Valeska Basílio tem 10 anos e está no 4.º ano do ensino fundamental. A família – mãe, padrasto e mais três irmãs, todas com a letra “v” – mora no condomínio Atibaia, no Jardim São Roberto, em Sapopemba, na zona leste de São Paulo, um local que vive sob risco de desapropriação desde 2013. O empreendimento foi invadido por cerca de 300 famílias que não têm onde morar. Ela não estava em casa no último confronto pela reintegração de posse. Ainda bem. Foi feio. Os moradores contam que vários móveis foram jogados no lixo. A polícia informa que cumpria medida judicial. Dias depois, as famílias voltaram. A situação difícil da menina de 10 anos encontrou no esporte um caminho para o presente e uma perspectiva para o futuro.

Ela é uma das alunas de ginástica artística do CEU Rosa da China em um projeto que facilita o acesso de jovens talentos aos clubes que praticam o esporte de alto rendimento no Brasil. Valeska quer ser ginasta. “Meu sonho é ser atleta e ganhar uma medalha”, contou.
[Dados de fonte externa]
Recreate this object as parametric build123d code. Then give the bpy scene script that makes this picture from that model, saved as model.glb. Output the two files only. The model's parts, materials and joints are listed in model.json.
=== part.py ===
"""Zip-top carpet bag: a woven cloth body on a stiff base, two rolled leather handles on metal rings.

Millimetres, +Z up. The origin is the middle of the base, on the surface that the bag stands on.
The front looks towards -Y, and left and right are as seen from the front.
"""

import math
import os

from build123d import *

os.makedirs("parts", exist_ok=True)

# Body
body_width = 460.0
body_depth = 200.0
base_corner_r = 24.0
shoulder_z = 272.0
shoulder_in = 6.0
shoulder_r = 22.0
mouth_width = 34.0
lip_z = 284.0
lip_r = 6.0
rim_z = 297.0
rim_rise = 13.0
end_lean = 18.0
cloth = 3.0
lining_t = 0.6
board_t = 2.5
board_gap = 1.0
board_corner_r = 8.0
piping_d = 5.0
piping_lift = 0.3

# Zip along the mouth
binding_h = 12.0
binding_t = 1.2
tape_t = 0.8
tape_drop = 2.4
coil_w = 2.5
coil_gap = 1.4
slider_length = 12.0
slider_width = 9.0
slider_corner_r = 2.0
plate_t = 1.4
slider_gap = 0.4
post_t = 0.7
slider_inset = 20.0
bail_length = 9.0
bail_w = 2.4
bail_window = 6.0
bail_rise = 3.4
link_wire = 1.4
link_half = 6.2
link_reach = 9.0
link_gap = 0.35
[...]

A frase não é um devaneio como os desenhos de unicórnios que as meninas como Valeska desenham nos cadernos. É uma possibilidade. E bem real. Criado em 2012, o projeto chamado CEU Olímpico procura talentos esportivos na periferia da cidade a partir de uma parceria entre a secretaria municipal de Educação e alguns dos principais clubes poliesportivos de São Paulo. Os alunos que se destacam são encaminhados para os centros do esporte de alto rendimento, como Esperia, Círculo Militar e o Esporte Clube Pinheiros, uma das potências esportivas de São Paulo que negocia a sua inclusão na iniciativa.
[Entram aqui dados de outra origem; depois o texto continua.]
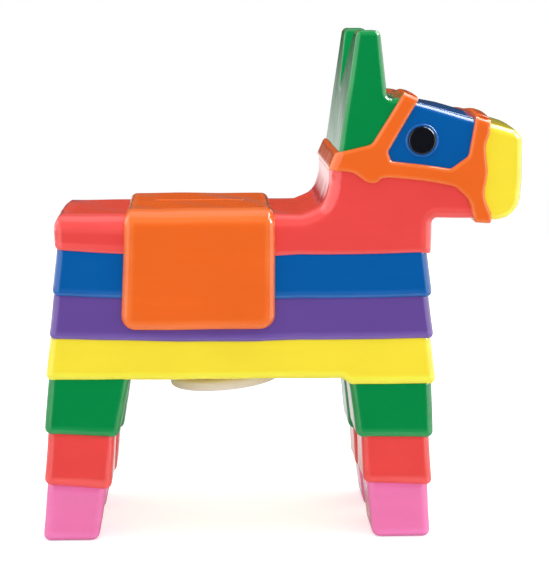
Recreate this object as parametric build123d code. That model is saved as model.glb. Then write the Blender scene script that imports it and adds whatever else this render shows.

Ambicioso, o projeto abrange 20 unidades do CEU em São Paulo com potencial de atendimento de 830 crianças. Os professores de Educação Física encaminham os destaques da turma para os clubes filiados. Em linhas gerais, o objetivo é garimpar talentos infantis e mirins nas mais variadas modalidades, minimizando deficiência histórica do esporte amador no Brasil: a formação de atletas das categorias de base.

O jornal O Estado de S.Paulo acompanhou as aulas de ginástica em Sapopemba, bairro presente na lista dos piores de São Paulo de acordo com o Índice de Desenvolvimento Humano (IDH), medida comparativa de riqueza, alfabetização, educação, expectativa de vida, natalidade e alguns outros fatores. Um grupo de cerca de 25 alunas acompanha com entusiasmo e atenção a voz firme da professora Vanessa Gianolli. O ginásio tem infraestrutura perfeita: quase dá para perceber o reflexo das meninas no piso de madeira, de tão brilhante que é. No espelho de verdade, o reflexo é das atletas em formação que dificilmente fariam manobras com fitas e elásticos se não fosse aqui. Treinam como nos principais centros de formação esportiva da cidade.
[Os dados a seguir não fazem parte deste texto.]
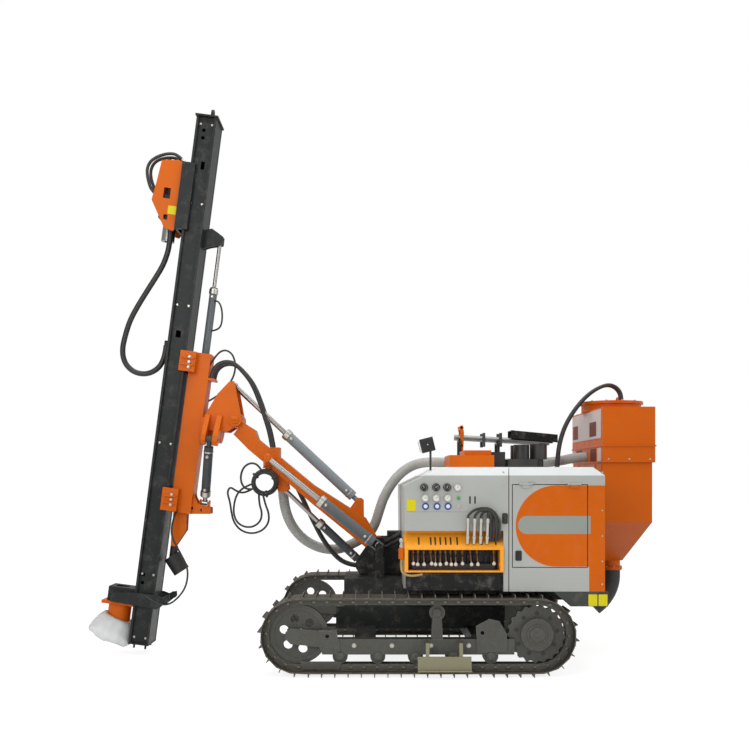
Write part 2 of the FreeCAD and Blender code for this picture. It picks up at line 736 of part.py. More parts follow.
def swing_frame():
    """Directions of the boom swing cylinder: along it, its turning axis, and across both."""
    along = boom_swing_eye - boom_swing_foot
    along.normalize()
    arm = boom_swing_eye - V(swing_x, 0, 0)
    ends = [V(swing_x, 0, 0) + FreeCAD.Rotation(V(0, 0, 1), turn).multVec(arm)
            for turn in (-swing_limit, swing_limit)]
    skew = (ends[0] - boom_swing_foot).cross(ends[1] - boom_swing_foot)
    skew = skew - along * skew.dot(along)
    skew.normalize()
    return along, skew, skew.cross(along)


def swing_clevis():
    """Boss on the boom's left side with the stub pin beside the swing cylinder's rod eye."""
    along, skew, across = swing_frame()
    half = cylinder_sizes["boom_swing"][3]
    eye = boom_swing_eye
    root = V(eye.x + 12, boom_half_width - 20, eye.z - 62)
    boss = rod(root, V(eye.x, eye.y - half - clevis_gap - 14, eye.z - 4), 44)
    plate = rod(eye - across * (half + clevis_gap + 26), eye - across * (half + clevis_gap), 36)
    return fused([boss, plate])


def boom_head():
    """Two side plates from the boom's tip to the mast's swing bearing, with the swing cylinder's ears."""
    tip = mast_local(V(tip_x, 0, tip_z))
    outline = [(-543, 2371), (-515, 2399), (-487, 2385), (-403, 2270), (-341, 2127), (-330, 2109),
               (-330, 1940), (-524, 1950), (-582, 1998), (-640, 2030), (-648, 2064), (-625, 2110)]
    inner = head_plate_inner
    outer = head_plate_inner + head_plate_thick
    parts = both_sides(side_plate(outline, inner, outer))
    parts.append(rod(V(head_rear, 0, swing_axis_z), V(head_front, 0, swing_axis_z), swing_sleeve_radius))
    parts.append(box(head_rear, head_rear + 25, -inner - 1, inner + 1, swing_axis_z - 20, 2230))
    parts.append(side_plate([(head_rear, 2200), (head_front - 25, 2120), (head_front - 5, 2120),
                             (head_front - 45, 2190), (head_rear, 2230)], -inner - 1, inner + 1))
    ear = [(outer - 2, 2080), (outer + 30, 2080), (mast_swing_foot.y + 50, 1900),
           (mast_swing_foot.y + 50, 1850), (mast_swing_foot.y + 25, 1812), (mast_swing_foot.y - 25, 1812),
           (outer - 2, 1850)]
    half = cylinder_sizes["mast_swing"][3]
    x = mast_swing_foot.x
    for x0, x1 in ((x - 75, x - half - side_play), (x + half + side_play, x + 69)):
        parts.append(cross_plate(ear, x0, x1))
    parts.append(rod(V(x - 80, mast_swing_foot.y, mast_swing_foot.z),
                     V(x + 74, mast_swing_foot.y, mast_swing_foot.z), 16))
    half = cylinder_sizes["tilt"][3]
    local_eye = mast_local(tilt_eye)
    for side in (-1, 1):
        parts.append(rod(V(local_eye.x, side * (half + side_play), local_eye.z),
                         V(local_eye.x, side * (inner + 1), local_eye.z), 22))
    parts.append(rod(V(tip.x, -outer - 14, tip.z), V(tip.x, outer + 14, tip.z), tip_pin_radius))
    for side in (-1, 1):
        parts.append(rod(V(tip.x, side * (outer - 1), tip.z), V(tip.x, side * (outer + 10), tip.z), 60))
    body = fused(parts)
    bore = rod(V(head_front - 120, 0, swing_axis_z), V(head_front + 1, 0, swing_axis_z),
               swing_pin_radius + pin_play)
    return on_mast(body.cut(bore))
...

Os pais participam de tudo, ajudam a levar os atletas nas competições e até costuram os uniformes da apresentação. Não existem fornecedores de material esportivo. São eles próprios e os professores que fazem as roupas para o dia das competições oficiais.

Aos 9 anos, Grace Kelly não perde uma aula de ginástica, são quatro por semana. Após dois anos de aulas, seu sonho de virar atleta se tornou o projeto de toda a família. Sua mãe é costureira e o pai trabalha com mármore. “Nós damos a maior força. Ela já é uma atleta”, disse dona Cleide. Em dezembro, quatro serão selecionadas para testes no Esperia, na zona norte de São Paulo, e no Serc (Sociedade Esportiva, Recreativa e Cultural) Santa Maria, em São Caetano do Sul (SP) – referência na ginástica.

Os atletas mirins podem participar de quase todas as modalidades: ginástica artística, rítmica, natação, judô, basquete, handebol, voleibol e futsal, entre outras. “Um dos objetivos é plantar a semente do esporte de alto rendimento em todas as regiões da cidade. Queremos motivar, iniciar e encantar. Se não forem atletas, serão cidadãos”, disse Maria Alice Zimmermann, diretora de Esportes, Corpo e Movimento da secretaria Municipal de Educação.

No CEU Heliópolis, o programa atrai cerca de 70 alunos no voleibol e levou mais 45 ao futsal. Nos anos anteriores, o forte era basquete e rúgbi. “No primeiro ano, corríamos atrás dos alunos, mas hoje os alunos estão procurando a atividade”, explicou Cleber Motizuki, analista de Esportes do CEU na zona sul de São Paulo.

Gustavo Nunes da Silva já conseguiu ir além. Depois de se destacar nas aulas de rúgbi na maior comunidade de São Paulo, ele foi convidado para ser atleta do Pasteur, um dos principais clubes brasileiros da modalidade. Hoje, ele defende a categoria até 17 anos, mas continua ajudando nas aulas do CEU Heliópolis, onde mora. Dá os primeiros passos para ser atleta.